Students return to Davis for fall instruction, boon for businesses but parties pose risk

Students return to Davis for fall instruction, boon for businesses but parties pose risk

Photo Credits: AGGIE FILE

Clubs cancel Halloween parties, find safe ways to have fun events

The first fall quarter at UC Davis since the COVID-19 pandemic has begun, which means more students have returned to Davis.
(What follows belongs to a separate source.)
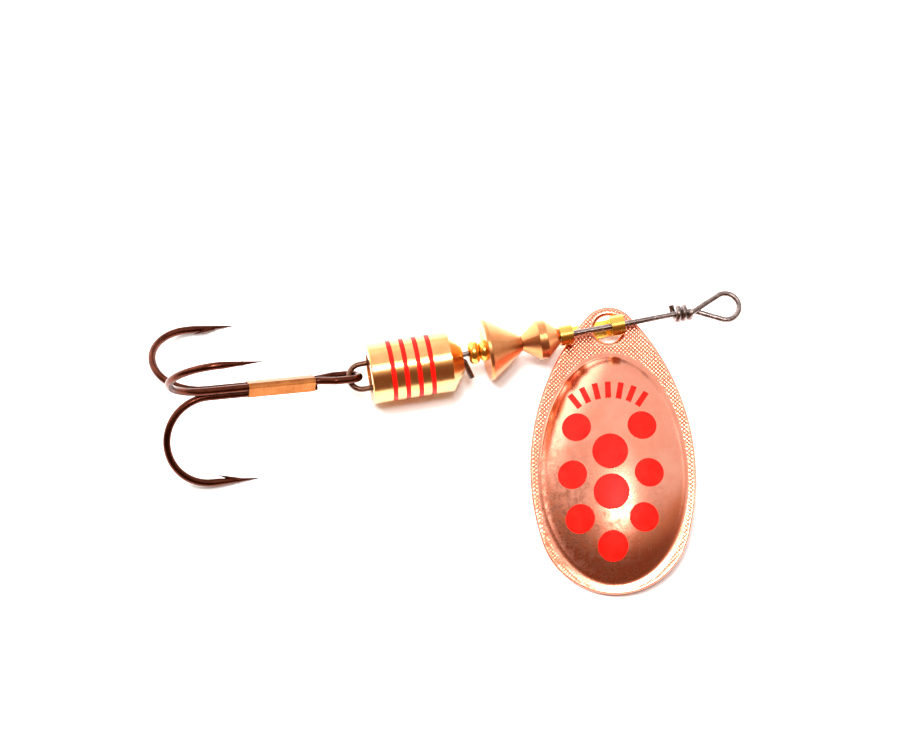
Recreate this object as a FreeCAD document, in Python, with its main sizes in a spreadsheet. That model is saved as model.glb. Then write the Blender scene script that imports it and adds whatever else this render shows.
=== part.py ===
"""Inline spinner: a wire shaft with a treble hook, a turned brass weight, beads and a blade on a clevis.

It lies on a surface as it would on a bench. +X runs along the shaft from the hook to the line eye,
+Z is up, and the blade points towards -Y. The origin is the middle of the footprint, on the surface.
Lengths are in millimetres and angles in degrees.
"""

import FreeCAD
import Part
import os
from math import asin, atan2, cos, pi, radians, sin, sqrt, tan

import Sketcher
from FreeCAD import Placement, Rotation, Vector

doc = FreeCAD.newDocument("InlineSpinner")

# ---------------------------------------------------------------- driving dimensions

DIMENSIONS = [
    # where the shaft lies: the zero of every station along it is just inside the bell
    ("bell_x", 4.078),
    ("shaft_y", 9.233),
    ("shaft_height", 3.2),
    # wire
    ("wire_diameter", 0.6),
    ("pair_spacing", 0.62),
    ("loop_station", -14.95),
    ("loop_width", 2.7),
    ("loop_shoulder", -12.5),
    ("loop_neck", -10.3),
    ("tag_station", -2.86),
    ("tag_end", -2.3),
    ("tag_reach", 1.7),
    ("tag_drop", 1.1),
    ("wrap_start", 21.5),
    ("wrap_pitch", 0.63),
    ("wrap_turns", 2.5),
    ("wrap_gap", 0.02),
    ("cut_end_reach", 1.15),
    ("eye_station", 25.3),
    ("eye_offset", -0.2),
    ("eye_radius", 1.43),
    ("eye_leg_station", 21.9),
    # weight body
    ("weight_station", -12.8),
    ("weight_diameter", 6.36),
    ("weight_cylinder", 8.45),
    ("weight_length", 9.8),
    ("weight_nose_radius", 1.45),
    ("weight_bore_radius", 0.86),
    ("weight_recess_radius", 2.05),
    ("weight_recess_depth", 2.5),
    ("weight_recess_cone", 0.8),
    ("weight_yaw", -1.8),
    ("weight_edge", 0.12),
    ("ring_first", 2.0),
    ("ring_pitch", 1.35),
    ("ring_width", 0.5),
    ("ring_depth", 0.3),
    ("ring_sink", 0.06),
    ("ring_count", 4),
    # beads and bell
    ("bead_bore_radius", 0.36),
    ("rear_bead_station", -2.28),
    ("rear_bead_diameter", 2.4),
    ("rear_bead_length", 1.14),
    ("front_bead_station", -1.12),
    ("front_bead_diameter", 2.2),
    ("front_bead_length", 1.1),
    ("bell_diameter", 6.4),
    ("bell_station", -0.45),
    ("bell_length", 3.85),
    ("bell_rim", 0.4),
    ("bell_nose_radius", 0.82),
    ("bell_dish", 0.5),
    ("bell_face", 0.35),
    ("bicone_station", 3.44),
    ("bicone_length", 4.0),
    ("bicone_diameter", 4.1),
    ("bicone_end_radius", 0.8),
    ("bicone_rear_cone", 1.75),
    ("bicone_band", 0.82),
    # clevis
    ("clevis_station", 7.5),
    ("cuff_diameter", 2.1),
    ("cuff_length", 1.35),
    ("cuff_bore_radius", 0.38),
    ("clevis_length", 6.85),
    ("strap_width", 1.7),
    ("strap_thickness", 0.35),
    ("strap_depth", 2.5),
    ("strap_bend", 0.4),
    ("strap_lean", 0.05),
    ("strap_inset", 0.33),
    ("strap_shoulder", 0.72),
    ("clevis_roll", 12),
    # blade
    ("blade_station", 12.905),
    ("blade_side", 0.177),
    ("blade_height", 1.62),
    ("blade_yaw", -10.68),
    ("blade_pitch", 1.81),
    ("blade_roll", -5),
    ("blade_length", 30.55),
    ("blade_thickness", 0.5),
    ("tab_radius", 3.04),
    ("tip_radius", 7.86),
    ("side_radius", 25.1),
    ("hole_radius", 1.53),
    ("hole_from_top", 2.35),
    ("dome_top", 5.5),
    ("dome_wide", 18.3),
    ("dome_bottom", 29.25),
    ("dome_width", 15),
    ("dome_height", 2.5),
    ("dome_sink", 0.8),
    ("enamel_thickness", 0.08),
    # enamel marks, placed down the blade from its top and out from its middle
    ("pair_1_down", 13.24),
    ("pair_1_out", 3.4),
    ("pair_2_down", 18.3),
    ("pair_2_out", 3.97),
    ("pair_3_down", 22.94),
    ("pair_3_out", 3.3),
    ("pair_dot_radius", 1.5),
    ("middle_1_down", 16.0),
    ("middle_2_down", 20.26),
    ("middle_dot_radius", 1.85),
    ("last_down", 25.83),
    ("last_dot_radius", 1.57),
    ("marks_shift", -0.27),
    ("rays_down", 15.7),
    ("rays_radius", 5.5),
    ("ray_length", 1.8),
    ("ray_width", 0.6),
    ("ray_step", 11),
    ("ray_count", 7),
    # treble hook
    ("hook_wire_diameter", 0.8),
    ("hook_slope", 8.95),
    ("hook_yaw", 3.0),
    ("hook_roll", -0.13),
    ("hook_gap", 9.12),
    ("hook_bend", -15.15),
    ("hook_tip", -10.15),
    ("upper_tip_back", 0.45),
    ("hook_point_length", 4.3),
    ("single_hook_ahead", 0.25),
    ("hook_eye_front", 1.02),
    ("hook_eye_half_width", 1.14),
    ("hook_eye_rear", -3.35),
    ("braze_rear", -10.75),
    ("braze_front", -3.75),
    ("braze_skin", 0.06),
    ("barb_back", 4.5),
    ("barb_height", 0.78),
    ("barb_length", 2.3),
    ("barb_radius", 0.28),
    ("sharp_radius", 0.02),
]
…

Although roughly 50% of undergraduate students are predicted to live in Davis this quarter, the increase in students has still impacted Davis.  

City of Davis Mayor Gloria Partida noted how the return of more students would leave a positive impact on downtown Davis. 

“Most of the businesses downtown operate at a deficit during the summer and make most of their profit during the school year when students are here,” Partida said. “There was quite a relief when it was known that some students would be returning.” 

President of Friends of the Davis Public Library Rory Osborne explained that Logos Books will most likely still have less business because fewer students will be returning to Davis. While Logos Books did not have any concrete plans for the upcoming year, the ideal plan would be to eventually return to normalcy.  

Before the pandemic, Osborne described how customers who came to Logos Books often drifted over from nearby shops, making downtown feel more “open.” After COVID-19, they put in more safety measures before reopening to the public. Osborne considers the bookstore a mental haven for many, especially now from the stress of the pandemic.

“There’s so many people who are sort of mentally down and out with all the stuff going on so the bookstore gives them a respite,” Osborne said. “A lot of people just enjoy being in a bookstore—whether they buy something or not.” 

Osborne further explained why Logos Books was a staple to downtown Davis and its contributions to the Davis community in general.

“We give 100% of everything that we make,” Osborne said. “100% of everything that we make goes to the public library reading programs, immigrant reading programs, [and] all sorts of various things that they are able to do because of the money that we give them.” 

Despite benefitting the business community, Mayor Partida revealed that the community at large was concerned due to anecdotal evidence that gatherings and parties were still occurring. 

To help combat this, an initiative called Healthy Davis Together was launched by both the city and the university to address the increase in COVID-19 cases seen by other college towns after the return of more students. 

“We are really hoping that we have learned from lessons elsewhere and have a really good handle on students being safe and getting the awareness out,” Mayor Partida said. “We are trying to be as proactive as possible.”

Sydney Hamren, president of Ski or Snowboard Club at UC Davis, explained how Ski or Snowboard Club was notorious for throwing one of the most popular parties during Halloween weekend before the pandemic. 

Known as the Halloween Crawl, partygoers would purchase pre-sold tickets and dress up in costume the night of the party, which would usually span a few different houses. Unfortunately, Hamren stated that they are unable to host this event this year due to COVID-19 restrictions. 

“Our club is really about inclusion and being social,” Hamren said. “It was kind of a hard hit [from] the pandemic because pretty much every single event [had] to be canceled.” 

Although the annual Halloween Crawl is canceled, Ski or Snowboard Club has adapted in other ways. Hamren described how they have adapted from in-person meetings to Zoom meetings. They are also planning for contactless events this fall such as free ski tune-ups and a drive-in ski movie premiere that involves a Red Bull partnership. 

Despite everything, Hamren added a note of positivity for the upcoming school year. 

“I do hope people aren’t deterred by the pandemic,” Hamren said. “[…] We do have a lot of fun stuff planned this fall and we are adapting.” 

Mayor Partida also expressed hope that the upcoming Halloween holiday would not lead to large gatherings of people as it typically has prior to the pandemic. 

Mayor Partida added a final comment about the return of more students to town. 

“[Students] are a big part of our community, and we are quite sincerely hoping that we can maintain their safety and that they are participants in that effort,” Mayor Partida said. “We hope that they are successful in their educational endeavors and that we can all get through this pandemic together safely.”